My question is, whether there is known literature for the uniqueness in the case of non-negative $$u_0 \in L^\infty ( \mathbb{ R }^d )$$ for the heat equation in $$(0, \infty) \times \mathbb{ R }^d$$, where we replace $$u \in C ( [0 , \infty ) ; L^p ( \mathbb{ R }^d) )$$ by $$u \in L^\infty ( (0, \infty) \times \mathbb{ R }^d)$$ and $$u(t,x) \to u_0(x)$$ for almost every $$x \in \mathbb{ R }^d$$ as $$t \to 0$$. Is weak star convergency of $$u(t, \cdot)$$ to $$u_0$$ in $$L^\infty(\mathbb{R}^d)$$ as $$t \to 0$$ sufficient?

• I think there we need $u_0$ to be continuous. Commented Sep 4, 2020 at 9:37
• I don't think that you actually need continuity of $u_0$ in the proof. You can probably modify the proof such that it works for $u_0 \in L^\infty$. The only thing that changes is that instead of continuity up to $t=0$ we get $u(t,x) \rightarrow u_0(x)$ a.e. as $t\rightarrow 0$. Commented Sep 4, 2020 at 9:51
• Thank you, this might actually work!

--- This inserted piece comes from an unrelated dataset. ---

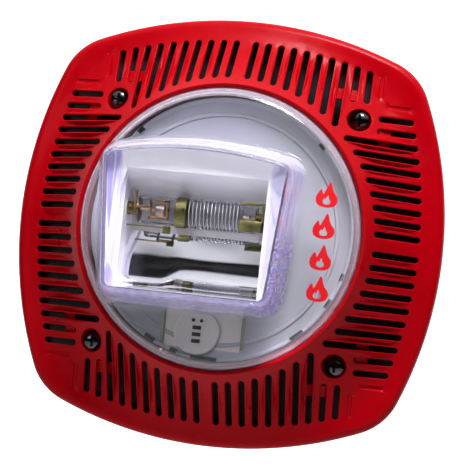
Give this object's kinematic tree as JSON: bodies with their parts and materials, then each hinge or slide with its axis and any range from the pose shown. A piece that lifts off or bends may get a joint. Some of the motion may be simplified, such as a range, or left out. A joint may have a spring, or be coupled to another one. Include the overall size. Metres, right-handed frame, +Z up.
{
  "type": "horn strobe",
  "caption": "Wall-mounted fire alarm horn strobe: red slotted rounded-square housing, clear lens with raised window over a flash tube, cone driver and terminals behind.",
  "frame": {"origin": "centre of the faceplate outline on the wall plane, midway between the four mounting screws", "axes": "+X to the viewer's right, +Y into the wall, away from the room, +Z up; the lens faces -Y"},
  "size_m": [0.1714, 0.0872, 0.1714],
  "materials": {
    "red_plastic": "glossy moulded housing",
    "black_screw": "black oxide, glossy",
    "clear_lens": "clear polycarbonate, slightly violet",
    "grey_cover": "satin moulded inner cover",
    "reflector_metal": "vacuum metallised, mirror bright",
    "tube_glass": "clear glass tube",
    "tube_metal": "tinned end cap, a little oxidised",
    "silicone": "soft white silicone",
    "nickel_wire": "drawn wire",
    "board_green": "solder resist",
    "capacitor_sleeve": "shrunk sleeve",
    "black_plastic": "fine textured moulding",
    "ferrite": "ground ferrite",
    "zinc_steel": "zinc plated",
    "basket_paint": "satin black paint",
    "foam": "closed cell foam",
    "surround_rubber": "matt rubber",
    "cone_paper": "coated pulp",
    "former_paper": "kraft former",
    "copper_wire": "enamelled copper",
    "spider_cloth": "resin stiffened cloth",
    "phenolic": "phenolic sheet with tinned tags",
    "terminal_plastic": "moulded terminal body",
    "plated_brass": "plated clamp",
    "ivory_plastic": "ivory moulding",
    "white_plastic": "white moulding",
    "red_wire": "insulated wire"
  },
  "bodies": {
    "base": {"faceplate": "red_plastic", "mounting_screws": "black_screw", "lens": "clear_lens", "strobe_cover": "grey_cover", "reflector": "reflector_metal", "flash_tube": "tube_glass", "tube_caps": "tube_metal", "tube_grommets": "silicone", "tube_leads": "nickel_wire", "trigger_wire": "nickel_wire", "strobe_board": "board_green", "flash_capacitor": "capacitor_sleeve", "trigger_transformer": "black_plastic", "boost_inductor": "ferrite", "board_parts": "black_plastic", "chassis": "black_plastic", "stack_screws": "zinc_steel", "plate_screws": "zinc_steel", "driver_basket": "basket_paint", "basket_gasket": "foam", "surround": "surround_rubber", "spider": "spider_cloth", "top_plate": "zinc_steel", "magnet": "ferrite", "yoke": "zinc_steel", "tag_strip": "phenolic", "driver_leads": "red_wire", "terminal_board": "board_green", "terminal_block": "terminal_plastic", "terminal_screws": "zinc_steel", "wire_clamps": "plated_brass", "tone_switch_body": "black_plastic", "board_harness": "red_wire", "rim_gasket": "foam"},
    "diaphragm": {"cone": "cone_paper", "dust_cap": "cone_paper", "voice_coil_former": "former_paper", "voice_coil": "copper_wire"},
    "tone_selector": {"tone_switch_rotor": "ivory_plastic"},
    "light_selector": {"slider": "white_plastic"}
  },
  "joints": [
    {"name": "diaphragm_travel", "type": "slide", "parent": "base", "child": "diaphragm", "axis": [0, -1, 0], "range_m": [-0.0008, 0.0008], "stiffness_N_per_m": 1000, "deforming": ["surround", "spider"]},
    {"name": "tone_switch_turn", "type": "hinge", "parent": "base", "child": "tone_selector", "pos_m": [-0.03, 0.0045, -0.053], "axis": [0, 1, 0], "continuous": true},
    {"name": "light_output_slide", "type": "slide", "parent": "base", "child": "light_selector", "axis": [1, 0, 0], "range_m": [0, 0.0075]}
  ]
}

Theorem 3 should hold, the question is probably whether Theorem 4 also holds in our case by replacing max with $\lVert \cdot \rvert _ {L^\infty}$ Commented Sep 4, 2020 at 11:13
• Yeah, I guess we get the following assertion: For $U$ connected and bounded, if there exists a point $(x_0,t_0) \in U_T$ such that $u(x_0, t_0) = \lVert u \rVert _ {L ^\infty (\overline{U_T})}$ then $u$ is constant a.e. in $\overline{U_{t_0}}$. Commented Sep 4, 2020 at 12:48
• I posted an answer, does it work that way? We do not need any non-negativity of $u_0$ and $u$ Commented Sep 4, 2020 at 22:10

Let $$u$$ and $$v$$ be two solutions with the stated properties. Let $$\eta$$ be a standard mollifier on $$\mathbb{R}^d$$ and let $$u_\varepsilon :=u \ast \eta_\epsilon$$ and $$v_\varepsilon := v \ast \eta_\epsilon$$, where we only convolve with respect to the $$x$$-variable.

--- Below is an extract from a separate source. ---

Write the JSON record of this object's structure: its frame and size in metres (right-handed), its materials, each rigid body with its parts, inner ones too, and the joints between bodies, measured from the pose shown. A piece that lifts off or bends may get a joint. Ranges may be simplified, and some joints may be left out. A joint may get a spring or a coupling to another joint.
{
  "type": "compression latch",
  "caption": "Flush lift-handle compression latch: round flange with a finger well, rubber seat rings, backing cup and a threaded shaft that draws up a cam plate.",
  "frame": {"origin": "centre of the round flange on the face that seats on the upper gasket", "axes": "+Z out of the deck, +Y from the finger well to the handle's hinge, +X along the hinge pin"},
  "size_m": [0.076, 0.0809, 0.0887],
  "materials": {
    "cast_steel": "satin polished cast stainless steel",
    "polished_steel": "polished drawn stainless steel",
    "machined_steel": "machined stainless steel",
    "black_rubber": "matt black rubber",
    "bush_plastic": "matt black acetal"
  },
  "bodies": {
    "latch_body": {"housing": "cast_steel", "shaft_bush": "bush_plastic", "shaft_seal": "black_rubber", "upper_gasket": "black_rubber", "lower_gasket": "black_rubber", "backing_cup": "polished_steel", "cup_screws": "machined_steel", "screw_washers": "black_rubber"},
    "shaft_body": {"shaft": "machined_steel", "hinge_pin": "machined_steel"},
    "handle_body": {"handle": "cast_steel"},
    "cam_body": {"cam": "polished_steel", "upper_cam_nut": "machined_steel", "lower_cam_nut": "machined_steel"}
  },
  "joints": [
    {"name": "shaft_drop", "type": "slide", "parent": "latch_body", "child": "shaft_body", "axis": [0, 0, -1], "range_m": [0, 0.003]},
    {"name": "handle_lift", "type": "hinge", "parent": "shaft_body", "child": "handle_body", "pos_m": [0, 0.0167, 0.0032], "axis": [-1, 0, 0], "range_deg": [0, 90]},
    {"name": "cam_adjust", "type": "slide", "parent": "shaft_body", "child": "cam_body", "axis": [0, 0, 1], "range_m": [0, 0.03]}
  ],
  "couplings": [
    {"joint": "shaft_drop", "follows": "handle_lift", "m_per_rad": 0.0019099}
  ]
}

Claim: We have $$u_\varepsilon, v_\varepsilon \in C ^\infty((0, \infty) \times \mathbb{R} ^d) \cap C ( [0, \infty) \times \mathbb{R} ^d)$$, $$\partial_t u_\varepsilon - \Delta u_\varepsilon = \partial_t v_\varepsilon - \Delta v_\varepsilon = 0$$ and $$u_\varepsilon(0) = v_\varepsilon(0) = u_0 \ast \eta_\epsilon \in C_b ( \mathbb{R} ^d)$$.

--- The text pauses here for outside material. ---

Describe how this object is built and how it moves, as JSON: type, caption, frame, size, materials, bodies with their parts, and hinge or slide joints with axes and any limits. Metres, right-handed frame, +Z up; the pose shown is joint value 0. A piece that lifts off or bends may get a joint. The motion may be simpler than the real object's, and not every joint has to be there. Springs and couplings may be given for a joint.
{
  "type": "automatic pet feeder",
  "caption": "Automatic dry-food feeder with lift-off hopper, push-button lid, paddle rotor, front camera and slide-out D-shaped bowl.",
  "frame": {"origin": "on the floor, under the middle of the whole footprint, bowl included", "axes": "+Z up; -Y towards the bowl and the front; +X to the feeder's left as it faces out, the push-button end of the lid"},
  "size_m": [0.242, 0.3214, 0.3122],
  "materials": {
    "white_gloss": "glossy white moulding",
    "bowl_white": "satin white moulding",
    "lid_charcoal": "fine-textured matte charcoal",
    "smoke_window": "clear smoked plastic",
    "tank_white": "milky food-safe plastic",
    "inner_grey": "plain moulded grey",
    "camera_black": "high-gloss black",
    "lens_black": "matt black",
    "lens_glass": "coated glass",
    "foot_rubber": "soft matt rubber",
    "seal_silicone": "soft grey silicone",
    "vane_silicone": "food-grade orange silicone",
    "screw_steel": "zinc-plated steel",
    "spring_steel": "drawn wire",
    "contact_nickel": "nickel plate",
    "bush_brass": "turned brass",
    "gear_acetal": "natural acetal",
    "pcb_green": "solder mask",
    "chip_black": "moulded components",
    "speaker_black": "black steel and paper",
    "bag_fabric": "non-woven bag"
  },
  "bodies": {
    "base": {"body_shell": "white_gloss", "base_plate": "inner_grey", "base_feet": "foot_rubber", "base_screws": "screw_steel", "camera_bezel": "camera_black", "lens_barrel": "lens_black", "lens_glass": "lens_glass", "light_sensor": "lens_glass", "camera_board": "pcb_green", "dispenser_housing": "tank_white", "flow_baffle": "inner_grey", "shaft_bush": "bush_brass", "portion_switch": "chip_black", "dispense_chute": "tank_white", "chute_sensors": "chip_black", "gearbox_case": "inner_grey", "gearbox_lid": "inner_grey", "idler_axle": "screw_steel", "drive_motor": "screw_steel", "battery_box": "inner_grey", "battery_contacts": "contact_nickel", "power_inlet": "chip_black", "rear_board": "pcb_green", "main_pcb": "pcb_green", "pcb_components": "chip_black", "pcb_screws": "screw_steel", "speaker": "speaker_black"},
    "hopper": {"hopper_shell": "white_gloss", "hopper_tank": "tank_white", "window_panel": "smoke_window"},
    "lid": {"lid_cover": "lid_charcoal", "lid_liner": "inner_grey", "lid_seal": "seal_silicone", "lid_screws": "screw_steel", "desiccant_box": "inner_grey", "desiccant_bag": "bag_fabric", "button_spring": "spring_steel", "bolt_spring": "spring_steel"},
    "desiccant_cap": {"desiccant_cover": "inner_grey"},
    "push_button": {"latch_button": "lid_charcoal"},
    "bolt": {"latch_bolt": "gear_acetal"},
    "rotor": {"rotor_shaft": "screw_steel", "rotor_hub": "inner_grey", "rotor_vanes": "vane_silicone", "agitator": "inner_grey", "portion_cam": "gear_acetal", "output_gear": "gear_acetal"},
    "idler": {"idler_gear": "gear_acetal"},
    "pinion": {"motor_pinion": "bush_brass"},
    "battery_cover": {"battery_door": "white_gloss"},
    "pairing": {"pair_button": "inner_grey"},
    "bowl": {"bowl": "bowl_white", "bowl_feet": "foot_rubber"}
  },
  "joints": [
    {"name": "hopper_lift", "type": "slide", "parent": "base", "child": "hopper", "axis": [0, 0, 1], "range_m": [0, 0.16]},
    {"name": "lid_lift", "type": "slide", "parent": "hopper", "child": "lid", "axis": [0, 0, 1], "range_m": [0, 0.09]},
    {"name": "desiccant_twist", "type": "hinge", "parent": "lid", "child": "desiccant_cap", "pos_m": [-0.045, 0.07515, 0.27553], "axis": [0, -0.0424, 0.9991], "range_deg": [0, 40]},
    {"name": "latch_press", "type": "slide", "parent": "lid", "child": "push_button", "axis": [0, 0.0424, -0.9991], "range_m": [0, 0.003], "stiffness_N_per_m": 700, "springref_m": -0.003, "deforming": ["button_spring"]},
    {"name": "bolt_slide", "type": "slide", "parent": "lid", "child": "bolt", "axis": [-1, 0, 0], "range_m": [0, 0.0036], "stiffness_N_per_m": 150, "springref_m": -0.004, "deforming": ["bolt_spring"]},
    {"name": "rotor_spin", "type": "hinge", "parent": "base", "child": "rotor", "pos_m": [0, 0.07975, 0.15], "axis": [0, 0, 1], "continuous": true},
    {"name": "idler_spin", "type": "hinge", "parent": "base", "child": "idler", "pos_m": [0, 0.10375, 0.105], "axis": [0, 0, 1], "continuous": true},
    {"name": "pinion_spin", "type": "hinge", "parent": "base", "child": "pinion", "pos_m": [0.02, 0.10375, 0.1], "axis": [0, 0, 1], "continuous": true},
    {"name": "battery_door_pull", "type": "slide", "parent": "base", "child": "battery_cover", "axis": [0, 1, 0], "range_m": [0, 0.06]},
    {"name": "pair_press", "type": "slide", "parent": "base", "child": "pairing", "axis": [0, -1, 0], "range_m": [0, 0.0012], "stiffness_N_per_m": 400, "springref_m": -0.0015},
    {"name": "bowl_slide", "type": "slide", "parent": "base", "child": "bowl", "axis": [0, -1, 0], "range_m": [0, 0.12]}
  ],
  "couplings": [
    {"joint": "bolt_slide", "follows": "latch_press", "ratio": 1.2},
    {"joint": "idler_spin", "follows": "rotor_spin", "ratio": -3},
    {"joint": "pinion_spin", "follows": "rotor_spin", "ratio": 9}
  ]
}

Proof of the Claim: As $$u$$ and $$v$$ are bounded, we can pass the differentiation into the integrals and get $$\begin{equation*} \partial_t u_\varepsilon - \Delta u_\varepsilon = (u_t - \Delta u) \ast \eta_\epsilon = 0 \end{equation*}$$ and similarly $$\partial_t v_\varepsilon - \Delta v_\varepsilon = 0$$. Furthermore, $$u_\varepsilon, v_\varepsilon \in C ^\infty((0, \infty) \times \mathbb{R} ^d)$$ and $$u_0 \ast \eta_\epsilon \in C_b ( \mathbb{R} ^d)$$. Thus, we are left to show continuity in $$t = 0$$. This follows by the weak$$^*$$ convergence: Let $$x \in \mathbb{R} ^d$$. Then \begin{align*} u_\varepsilon (t,x) - u_\varepsilon (0,x) & = \int_{ \mathbb{R} ^d }\! ( u(t,y) - u_0 (y) ) \eta_\epsilon (x - y) \, dy \\ & \to 0 \end{align*} as $$\eta_\epsilon (x - \cdot) \in L^1(\mathbb{R} ^d)$$ and $$u(t,\cdot) \to u_0$$ weak$$^*$$ in $$L^\infty ( \mathbb{R}^d )$$ as $$t \to 0$$. In the same fashion, we see that $$v_\varepsilon$$ is continuous in $$t = 0$$, which proofs the claim.
The heat equation for regular initial data in $$C_b(\mathbb{R}^d)$$ has a unique bounded classical solution, see Thm. 6 in Evans, Chapter 2.3. Hence, $$u_\varepsilon = v_\varepsilon$$ for all $$\varepsilon > 0$$. As $$u_\varepsilon \to u$$ and $$v_\varepsilon \to v$$ locally uniformly in $$(0,\infty) \times \mathbb{R} ^d$$ as $$\varepsilon \downarrow 0$$, we get $$u = v$$ in $$(0,\infty) \times \mathbb{R} ^d$$.